As a role-model for identity construction, Butt and Wohlmut summarise Xena’s adaptability in describing her as transcending identity, heroism, sexuality and geography. Xena is able to transcend identity by appealing to a wide range of audiences. As an action hero, Xena engages an audience that is looking for nothing more than excitement and battle, however, the action sequences are often based on historical events, which also engages an audience that appreciates such historical references. Unlike other action heroes, Xena must also deal with obstacles such as being sick and ‘having a bad hair day’. Butt and Wohlmut argue that routine obstacles such as these are another example of how Xena is a role-model for the electronic present.

As an attractive woman, Xena has great appeal for the heterosexual male viewer.
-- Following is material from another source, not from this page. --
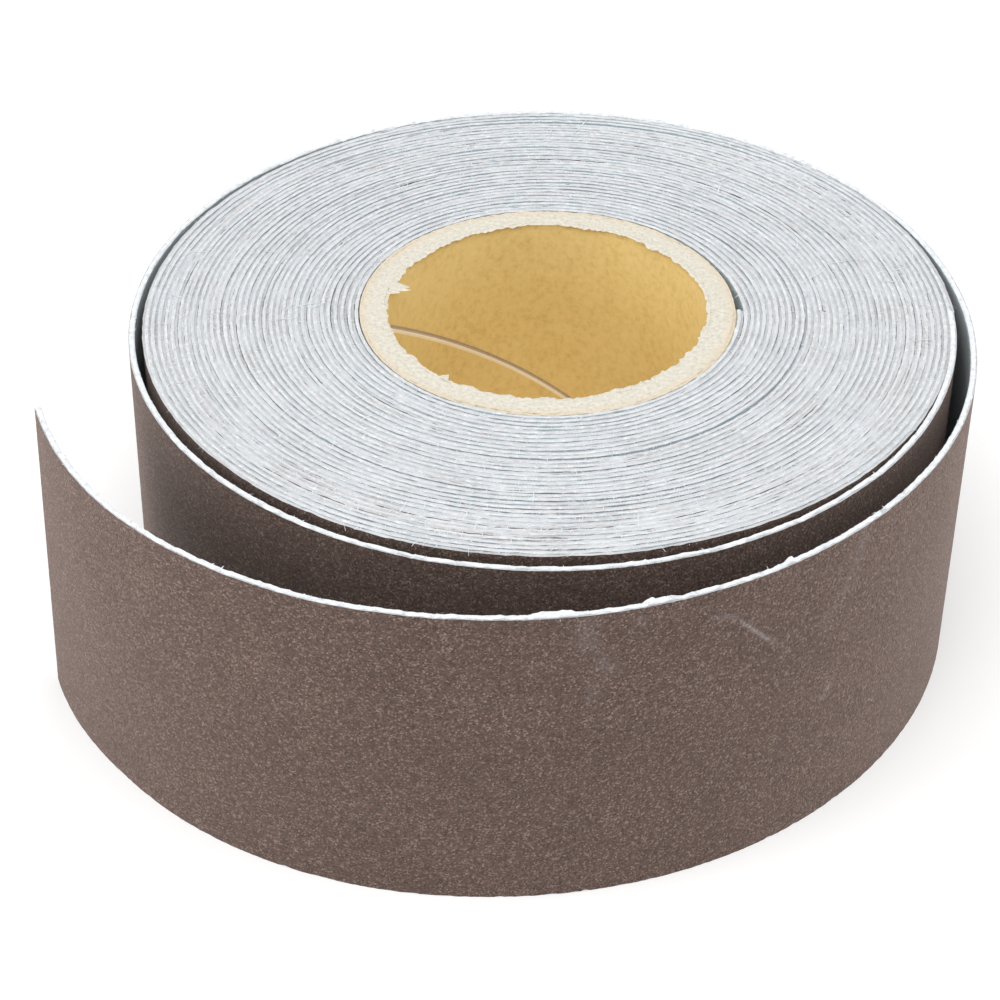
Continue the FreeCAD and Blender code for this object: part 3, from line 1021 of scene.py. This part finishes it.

On the other hand, Xena is also an obvious feminist role model, never relying on men, instead spending much of her time ruthlessly disposing of them. Her sexuality is also questioned and the producers of the program state that ‘the underlying homosexual subtext of the show is not unintentional’.

Butt and Wohlmut provide a strong argument for the need of non-essentialist super hero identities. It is no longer the social expectation to have a ‘one way’ identity, and Xena provides an effective role-model for diversity and adaptability.

Woodward, K., (1997). Identity and Difference. London: Sage.